How Much Should You Spend on Marketing? | motarme

Marketing budget - coins

How much should you spend on marketing?  There are a few ways you can get to the right answer. You can develop your answer using a mixture of a ‘top-down’ and ‘bottom-up’ approach.

First, why are you spending money on Marketing?

Companies spend money on marketing in the hope that it will increase sales. I use the word “hope”, because a lot of companies cannot show which parts of their marketing produces useful results.

And sometimes companies mention other goals like “branding” and “awareness”.

But if these other goals do not link clearly to increased sales then your marketing money is being wasted.

If you are confident that your marketing spend is helping to drive sales then it makes you think differently about the marketing budget. Rather than being a cost, it becomes an investment to help increase company revenue.

“Top down” – using industry benchmarks for marketing budgets

Now back to figuring out how much you should spend. Using a “top down” approach, you can look at industry averages as a guide.

For example, Deloitte’s 2022 CMO Survey found that marketing budgets were on average 10.4% of the total company revenues. But this varied by business type. B2B product companies averaged 9.4% of revenues spent on marketing, B2B services averaged 10%, B2C product averaged 14.2% and B2C services averaged 8.7%.  And most of the companies surveyed are pretty big. About 50% of them had revenues over $100M and 16% were in the $26m to $99m range.

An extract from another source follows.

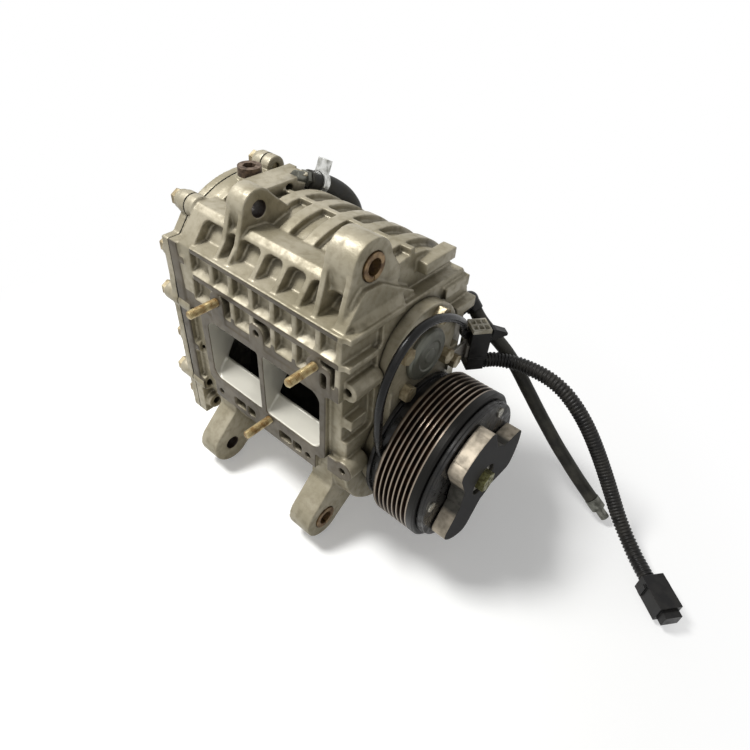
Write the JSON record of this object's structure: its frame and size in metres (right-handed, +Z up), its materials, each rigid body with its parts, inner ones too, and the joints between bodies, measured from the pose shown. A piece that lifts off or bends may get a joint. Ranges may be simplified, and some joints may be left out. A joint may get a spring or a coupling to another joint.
{
  "type": "rotary supercharger",
  "caption": "Belt-driven two-lobe rotary blower with ribbed cast housing, divided delivery port, mounting lugs, timing-gear cover, grooved pulley with magnetic clutch, lead and hoses.",
  "frame": {"origin": "middle of the delivery flange face, on the divider of the port, midway between the two rotor axes", "axes": "+X along the rotor shafts towards the pulley, +Y from the delivery flange into the housing, +Z up from the driving rotor to the driven rotor"},
  "size_m": [0.3991, 0.2001, 0.2274],
  "materials": {
    "weathered_casting": "dull, stained sand-cast aluminium",
    "machined_aluminium": "turned and faced, light marks",
    "bright_clamp": "bright spring steel",
    "gasket_fibre": "thin compressed fibre sheet",
    "plated_fasteners": "yellow-grey plated steel, worn",
    "cap_steel": "grey pressed cap",
    "rusty_studs": "rusted steel studs with worn thread",
    "bronze_bush": "rolled bronze bush",
    "brown_plug": "brown oxidised plug",
    "bearing_steel": "ground steel",
    "seal_rubber": "black moulded rubber",
    "gear_steel": "oiled gear steel",
    "coil_black": "black painted coil body",
    "worn_pulley": "worn, brown-stained steel grooves",
    "clutch_black": "black phosphated steel",
    "rivet_steel": "bright rivet heads",
    "lead_sleeve": "smooth black sleeve",
    "connector_black": "black moulded plastic",
    "insert_pale": "pale moulded plastic",
    "conduit_black": "ribbed black conduit",
    "grey_hose": "grey-black hose",
    "hose_fittings": "plain grey barbed fitting"
  },
  "bodies": {
    "housing": {"rotor_housing": "weathered_casting", "rear_bearing_plate": "machined_aluminium", "rear_cover": "weathered_casting", "cover_gasket": "gasket_fibre", "cover_bolts": "plated_fasteners", "front_cover": "weathered_casting", "front_cover_bolts": "plated_fasteners", "bearing_cap": "cap_steel", "port_studs": "rusty_studs", "lug_bushes": "bronze_bush", "oil_filler_plug": "brown_plug", "drain_plug": "plated_fasteners", "rear_bearings": "bearing_steel", "front_bearings": "bearing_steel", "shaft_seals": "seal_rubber", "clutch_coil": "coil_black", "coil_screws": "plated_fasteners", "bearing_snap_ring": "bright_clamp", "coil_lead": "lead_sleeve", "connector_bracket": "machined_aluminium", "bracket_bolt": "plated_fasteners", "connector_shell": "connector_black", "connector_insert": "insert_pale", "connector_clip": "connector_black", "conduit": "conduit_black", "conduit_plug": "connector_black", "side_elbow": "connector_black", "side_hose": "grey_hose", "side_hose_end": "hose_fittings", "breather_nipple": "hose_fittings", "breather_hose": "grey_hose", "hose_clamp": "bright_clamp", "breather_end": "hose_fittings"},
    "drive": {"drive_shaft": "bearing_steel", "drive_rotor": "machined_aluminium", "drive_gear": "gear_steel", "drive_gear_nut": "gear_steel", "clutch_hub": "clutch_black", "rubber_dampers": "seal_rubber", "hub_washer": "plated_fasteners", "hub_bolt": "plated_fasteners"},
    "driven": {"driven_shaft": "bearing_steel", "driven_rotor": "machined_aluminium", "driven_gear": "gear_steel", "driven_gear_nut": "gear_steel"},
    "pulley": {"pulley": "worn_pulley", "pulley_bearing": "bearing_steel"},
    "armature": {"armature_plate": "clutch_black", "armature_rivets": "rivet_steel"}
  },
  "joints": [
    {"name": "drive_spin", "type": "hinge", "parent": "housing", "child": "drive", "pos_m": [0, 0.064, -0.0365], "axis": [1, 0, 0], "continuous": true},
    {"name": "driven_spin", "type": "hinge", "parent": "housing", "child": "driven", "pos_m": [0, 0.064, 0.0365], "axis": [1, 0, 0], "continuous": true},
    {"name": "pulley_spin", "type": "hinge", "parent": "housing", "child": "pulley", "pos_m": [0.1, 0.064, -0.0365], "axis": [1, 0, 0], "continuous": true},
    {"name": "armature_slide", "type": "slide", "parent": "drive", "child": "armature", "axis": [-1, 0, 0], "range_m": [0, 0.00045]}
  ],
  "couplings": [
    {"joint": "driven_spin", "follows": "drive_spin", "ratio": -1}
  ]
}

In a previous Deloitte CMO survey from 2018, there were also variations in spending depending on industry. For example, Banking spent 7.8% of revenue on marketing, while Manufacturing spent an average of 2.38% and Technology spent an average of 9.7%

Gartner’s 2018 CMO Spend Survey found that marketing budgets were on average 11.2% of company revenue. Again, given Gartner’s clientele, these results represent the spend of mostly larger companies.

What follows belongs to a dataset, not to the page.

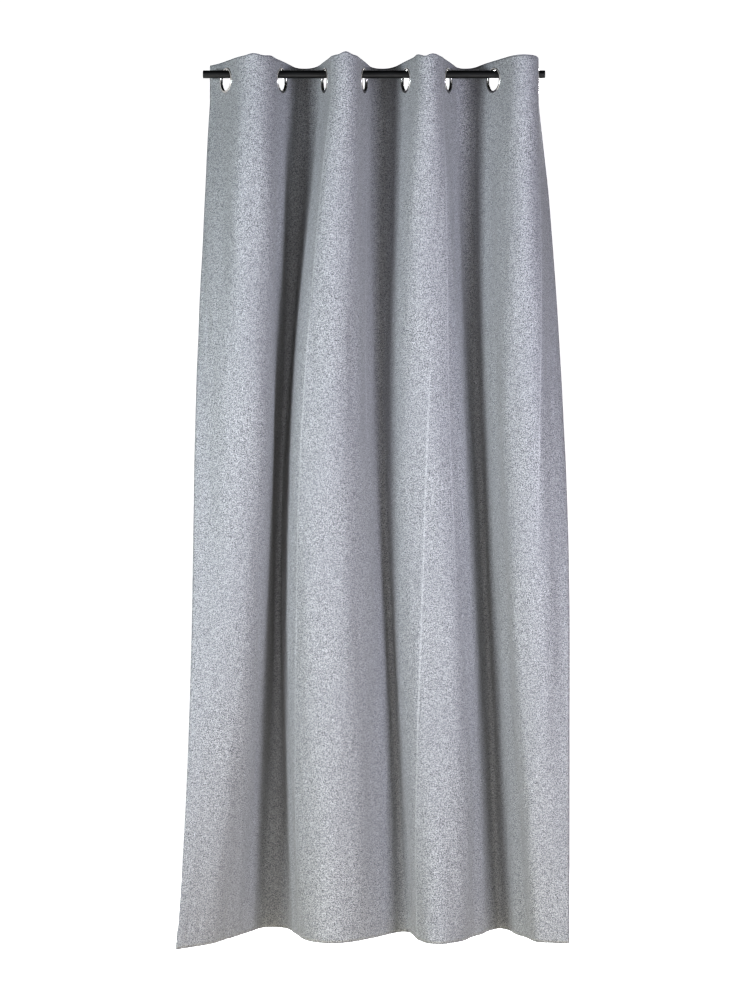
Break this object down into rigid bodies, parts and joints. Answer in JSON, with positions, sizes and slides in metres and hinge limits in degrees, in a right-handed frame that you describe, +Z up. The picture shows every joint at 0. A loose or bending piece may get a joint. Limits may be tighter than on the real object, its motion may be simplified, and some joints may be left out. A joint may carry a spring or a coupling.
{
  "type": "eyelet curtain panel on a rod",
  "caption": "Fabric room curtain panel with an eyelet header, threaded on a thin black rod, hanging in soft vertical folds.",
  "frame": {"origin": "on the rod's axis, at the middle of its length", "axes": "+X along the rod, to the right as seen from the room; -Y towards the room; +Z up"},
  "size_m": [0.7947, 0.2515, 1.8],
  "materials": {
    "rod_paint": "satin black paint on a steel tube",
    "cloth": "dense grey melange weave, matt",
    "stiffening": "non-woven header stiffening, off-white",
    "eyelet_metal": "bright nickel plate"
  },
  "bodies": {
    "rod_and_cloth": {"rod": "rod_paint", "face_cloth": "cloth", "header_facing": "cloth", "header_stiffener": "stiffening", "left_side_hem": "cloth", "right_side_hem": "cloth", "bottom_hem": "cloth", "eyelet_8_front": "eyelet_metal", "eyelet_8_back": "eyelet_metal"},
    "eyelet_1": {"eyelet_1_front": "eyelet_metal", "eyelet_1_back": "eyelet_metal"},
    "eyelet_2": {"eyelet_2_front": "eyelet_metal", "eyelet_2_back": "eyelet_metal"},
    "eyelet_3": {"eyelet_3_front": "eyelet_metal", "eyelet_3_back": "eyelet_metal"},
    "eyelet_4": {"eyelet_4_front": "eyelet_metal", "eyelet_4_back": "eyelet_metal"},
    "eyelet_5": {"eyelet_5_front": "eyelet_metal", "eyelet_5_back": "eyelet_metal"},
    "eyelet_6": {"eyelet_6_front": "eyelet_metal", "eyelet_6_back": "eyelet_metal"},
    "eyelet_7": {"eyelet_7_front": "eyelet_metal", "eyelet_7_back": "eyelet_metal"}
  },
  "joints": [
    {"name": "draw", "type": "slide", "parent": "rod_and_cloth", "child": "eyelet_1", "axis": [1, 0, 0], "range_m": [0, 0.25], "deforming": ["face_cloth", "header_facing", "header_stiffener", "left_side_hem", "right_side_hem", "bottom_hem"]},
    {"name": "draw_eyelet_2", "type": "slide", "parent": "rod_and_cloth", "child": "eyelet_2", "axis": [1, 0, 0], "range_m": [0, 0.20668]},
    {"name": "draw_eyelet_3", "type": "slide", "parent": "rod_and_cloth", "child": "eyelet_3", "axis": [1, 0, 0], "range_m": [0, 0.17108]},
    {"name": "draw_eyelet_4", "type": "slide", "parent": "rod_and_cloth", "child": "eyelet_4", "axis": [1, 0, 0], "range_m": [0, 0.14056]},
    {"name": "draw_eyelet_5", "type": "slide", "parent": "rod_and_cloth", "child": "eyelet_5", "axis": [1, 0, 0], "range_m": [0, 0.10574]},
    {"name": "draw_eyelet_6", "type": "slide", "parent": "rod_and_cloth", "child": "eyelet_6", "axis": [1, 0, 0], "range_m": [0, 0.07288]},
    {"name": "draw_eyelet_7", "type": "slide", "parent": "rod_and_cloth", "child": "eyelet_7", "axis": [1, 0, 0], "range_m": [0, 0.03532]}
  ],
  "couplings": [
    {"joint": "draw_eyelet_2", "follows": "draw", "ratio": 0.82473},
    {"joint": "draw_eyelet_3", "follows": "draw", "ratio": 0.68232},
    {"joint": "draw_eyelet_4", "follows": "draw", "ratio": 0.56025},
    {"joint": "draw_eyelet_5", "follows": "draw", "ratio": 0.42097},
    {"joint": "draw_eyelet_6", "follows": "draw", "ratio": 0.28952},
    {"joint": "draw_eyelet_7", "follows": "draw", "ratio": 0.13928}
  ]
}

For a small business perspective, the US Small Business Administration quotes a report indicating average marketing spend was 7.9% of revenues. The same report found that B2B product companies spent 6.3% and B2B services companies spent 6.9% of revenues on marketing.

So you should be able to find a benchmark for your industry sector that gives you a ballpark idea of what your peers are spending.

But just because your peers spend, say, 7% of revenue on marketing, doesn’t mean you should spend the same percentage in your business.  Spending 7% of revenue on golf umbrellas and t-shirts won’t increase sales. So you also need to look at some “bottom up” figures.

“Bottom up” – using your understanding of your business and current capacity

Most of us are not starting from a blank sheet when planning our marketing spend. There has usually been some level of marketing going on in the past that we can use as a basis for planning. Can you analyze previous spend to get an idea of which expenditure produced new sales and new customers?

For example in a B2B company, can you do a rough calculation such as “last year we spent X thousand dollars to produce Y leads which in turn produced Z customers”? Do you have any data that indicates which marketing activities contributed to closed sales?

Ideally, you also want to understand your “cost of customer acquisition” – how much you have to spend to acquire each customer – and the “customer lifetime value” – how much each customer is worth to you on average.

Using a bottom-up approach you try to estimate the correct future marketing spend based on current results produced with your existing budget. For example, if spending $xxx,000 last year got me Y customers, will $xxx,000 plus a 30% increase get me a 30% increase in customers this year?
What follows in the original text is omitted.